### RECORDS
○ ○ ○ ○ ○ ○ ○

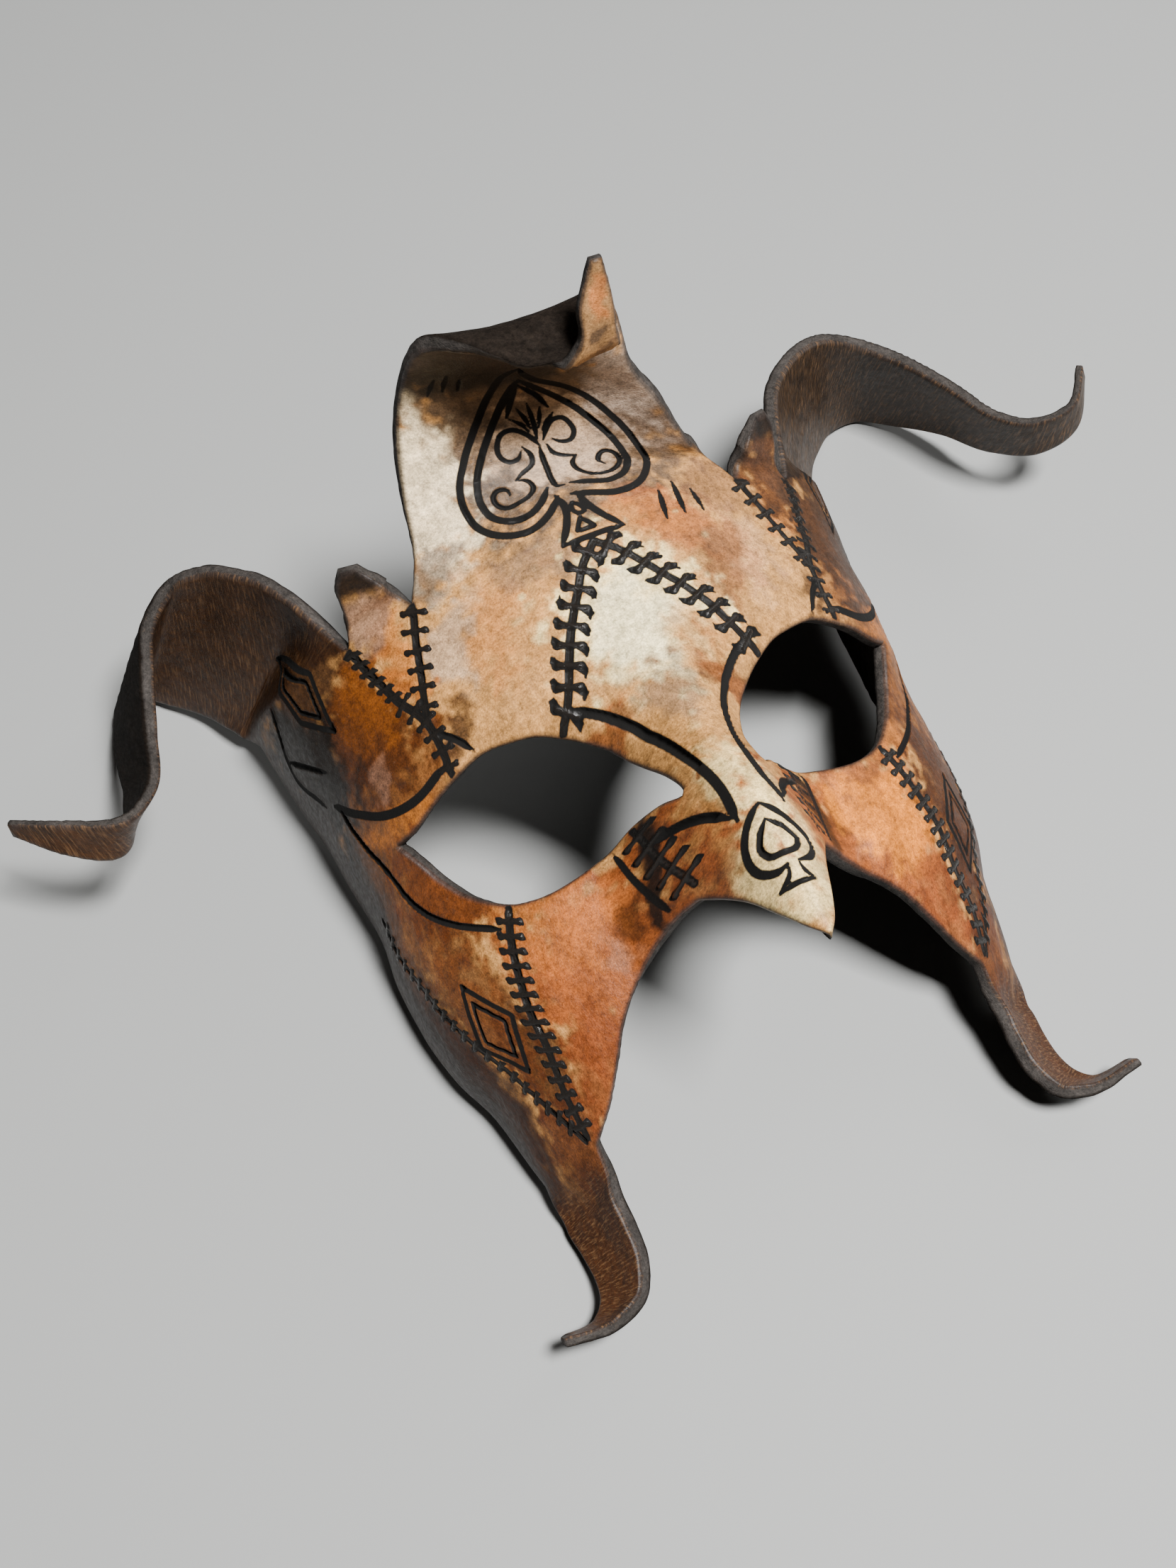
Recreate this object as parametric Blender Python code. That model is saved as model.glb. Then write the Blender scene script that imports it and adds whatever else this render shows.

○ ○ ○ ○ ○ ○ ○

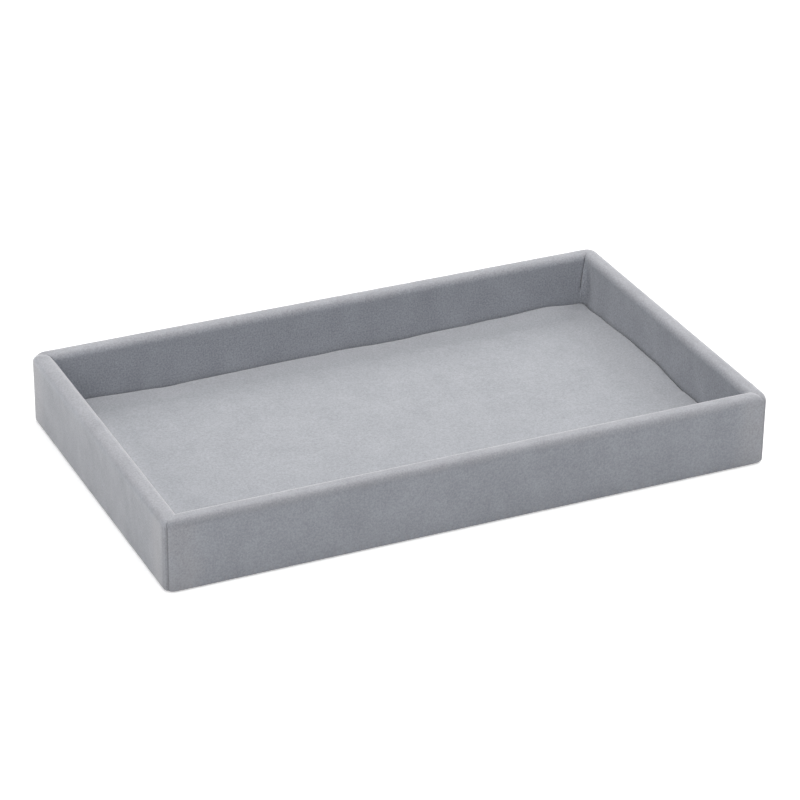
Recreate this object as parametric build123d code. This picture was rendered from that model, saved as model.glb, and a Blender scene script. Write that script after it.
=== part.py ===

○ ○ ○ ○ ○ ○ ○

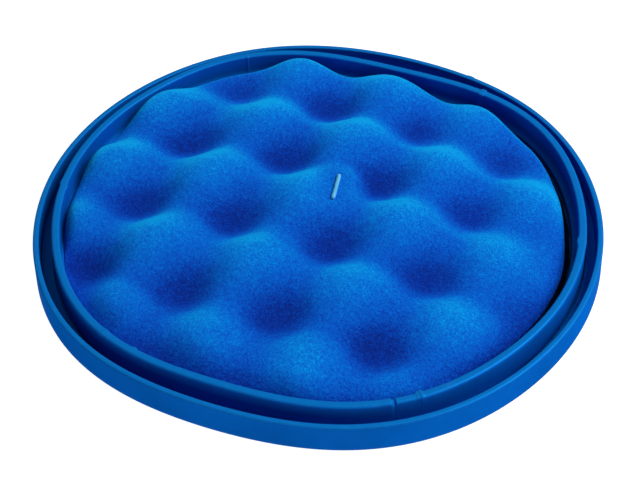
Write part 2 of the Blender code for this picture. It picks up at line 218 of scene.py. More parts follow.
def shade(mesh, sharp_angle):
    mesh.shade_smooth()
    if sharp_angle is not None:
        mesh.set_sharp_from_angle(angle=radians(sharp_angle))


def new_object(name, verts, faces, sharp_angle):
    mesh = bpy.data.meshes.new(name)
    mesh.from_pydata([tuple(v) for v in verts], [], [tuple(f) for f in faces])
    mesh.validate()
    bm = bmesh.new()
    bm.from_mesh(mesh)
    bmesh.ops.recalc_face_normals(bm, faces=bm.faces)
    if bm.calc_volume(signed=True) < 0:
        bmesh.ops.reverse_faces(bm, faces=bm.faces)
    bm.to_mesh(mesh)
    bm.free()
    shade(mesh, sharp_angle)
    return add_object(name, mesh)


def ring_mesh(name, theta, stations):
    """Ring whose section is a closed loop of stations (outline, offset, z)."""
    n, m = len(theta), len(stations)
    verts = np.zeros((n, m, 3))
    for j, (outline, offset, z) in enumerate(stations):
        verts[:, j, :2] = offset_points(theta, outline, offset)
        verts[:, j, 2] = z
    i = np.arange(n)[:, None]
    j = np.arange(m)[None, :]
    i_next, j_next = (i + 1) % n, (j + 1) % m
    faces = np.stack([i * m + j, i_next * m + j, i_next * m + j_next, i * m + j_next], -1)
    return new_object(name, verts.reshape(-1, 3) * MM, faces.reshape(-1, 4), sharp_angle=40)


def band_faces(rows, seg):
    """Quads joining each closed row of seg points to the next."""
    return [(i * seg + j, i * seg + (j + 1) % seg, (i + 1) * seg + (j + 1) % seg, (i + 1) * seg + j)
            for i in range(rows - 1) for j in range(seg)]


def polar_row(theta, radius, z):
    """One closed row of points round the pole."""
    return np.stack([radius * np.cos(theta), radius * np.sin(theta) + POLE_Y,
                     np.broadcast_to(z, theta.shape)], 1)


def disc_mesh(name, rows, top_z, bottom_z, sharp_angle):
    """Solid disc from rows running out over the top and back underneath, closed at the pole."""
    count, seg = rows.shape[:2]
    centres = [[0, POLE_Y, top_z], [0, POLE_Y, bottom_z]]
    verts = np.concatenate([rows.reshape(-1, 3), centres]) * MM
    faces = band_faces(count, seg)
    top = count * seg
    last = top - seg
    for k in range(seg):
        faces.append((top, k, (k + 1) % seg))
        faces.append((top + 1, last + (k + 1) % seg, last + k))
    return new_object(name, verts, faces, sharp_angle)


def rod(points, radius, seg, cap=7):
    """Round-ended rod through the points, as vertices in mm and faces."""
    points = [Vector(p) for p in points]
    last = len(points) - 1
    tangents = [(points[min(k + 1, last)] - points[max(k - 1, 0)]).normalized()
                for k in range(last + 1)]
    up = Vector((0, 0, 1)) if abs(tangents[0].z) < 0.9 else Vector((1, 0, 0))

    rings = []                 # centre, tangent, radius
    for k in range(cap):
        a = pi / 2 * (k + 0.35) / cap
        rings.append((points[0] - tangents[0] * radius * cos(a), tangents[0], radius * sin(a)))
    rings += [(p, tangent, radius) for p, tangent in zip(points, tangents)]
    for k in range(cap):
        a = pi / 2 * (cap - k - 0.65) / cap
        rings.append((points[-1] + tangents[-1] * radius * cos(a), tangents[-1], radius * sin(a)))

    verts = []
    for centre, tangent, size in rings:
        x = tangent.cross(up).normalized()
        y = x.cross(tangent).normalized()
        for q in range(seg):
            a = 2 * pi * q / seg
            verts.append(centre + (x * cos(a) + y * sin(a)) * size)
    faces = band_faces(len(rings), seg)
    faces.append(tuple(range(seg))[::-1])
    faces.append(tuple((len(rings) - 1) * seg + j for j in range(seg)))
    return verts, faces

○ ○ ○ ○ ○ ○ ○

### TASK STATEMENT
Retype only what lies between the line bearing "Write part 2" and the line bearing "return add_object(name, mesh)", keeping both of those lines.

### TASK RESPONSE
Write part 2 of the Blender code for this picture. It picks up at line 218 of scene.py. More parts follow.
def shade(mesh, sharp_angle):
    mesh.shade_smooth()
    if sharp_angle is not None:
        mesh.set_sharp_from_angle(angle=radians(sharp_angle))


def new_object(name, verts, faces, sharp_angle):
    mesh = bpy.data.meshes.new(name)
    mesh.from_pydata([tuple(v) for v in verts], [], [tuple(f) for f in faces])
    mesh.validate()
    bm = bmesh.new()
    bm.from_mesh(mesh)
    bmesh.ops.recalc_face_normals(bm, faces=bm.faces)
    if bm.calc_volume(signed=True) < 0:
        bmesh.ops.reverse_faces(bm, faces=bm.faces)
    bm.to_mesh(mesh)
    bm.free()
    shade(mesh, sharp_angle)
    return add_object(name, mesh)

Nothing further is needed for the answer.